The £400,000 development which campaigners fought so hard and long to get is paying dividends immediately. Schools and local children have already played their first games on the state-of-the-art surface.
Special free periods at premium hours have been set aside for youngsters who live in disadvantaged areas of the town and would otherwise be unable to afford to play.
The delighted kids whooped and cheered as they ran on the pitch for the first time.
For children from the Cheshire Academy of Integrated Sports and Arts in particular, it has opened up a whole new world. While the organisation, based at Macon Way, has become nationally renowned for the way it provides opportunities in sports for individuals with physical, sensory and learning disabilities since 1993, it has been impossible to teach some sports with a lack of facilities.

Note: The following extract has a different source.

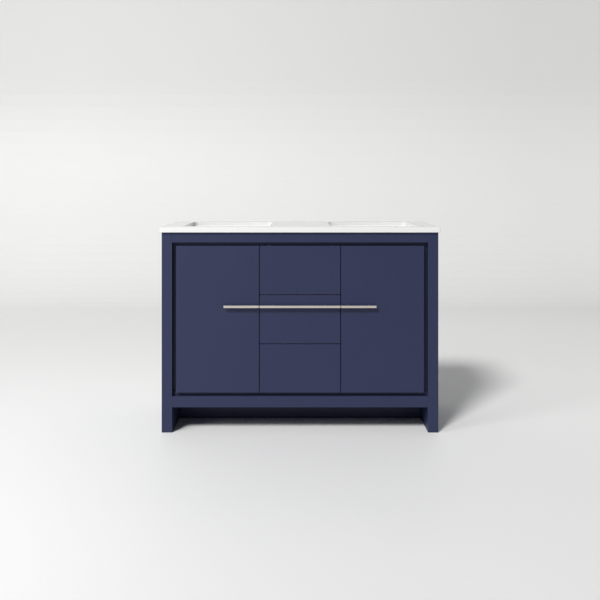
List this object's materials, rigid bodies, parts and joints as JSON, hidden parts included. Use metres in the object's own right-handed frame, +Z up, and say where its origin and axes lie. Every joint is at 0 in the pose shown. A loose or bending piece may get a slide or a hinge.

Now the academy has launched several new clubs thanks to the new artificial pitch. Academy director Iain Chalmers explained: 'This pitch makes so many more options available to us.
'We have already started coaching new sports, including athletics, tag-rugby, rounders and hockey, in the short time it has been open.
'The old surface was terrible, if you fell over you would cut yourself. But the kids love it here, and we can't get them off it even when it is pouring down with rain.'
Neil Phillips, coach of the academy's Blue Blazers disability football team, revealed that a girls team is being set up to play on the new facility.
He added: `The new pitches at the Cumberland will allow our players to training longer and harder in a much safer and comfortable environment.
'Girls football is exploding in popularity and there should be no reason girls with disabilities should not have the same disabilities.'
The new pitch is part of a long-running campaign to bring modern sporting facilities to the town, launched by the Chronicle in 2000 and taken on by a band of campaigners.
The nearby running track has already been redeveloped and a first-class grass pitch will be ready
next year. The complex is run by Crewe and Nantwich Borough Council, and largely funded by the Football Foundation and WREN.
The Cheshire Academy, which was instrumental in winning funding for the project, is offering free coaching sessions for the first six weeks for any child joining up to take part with a new club.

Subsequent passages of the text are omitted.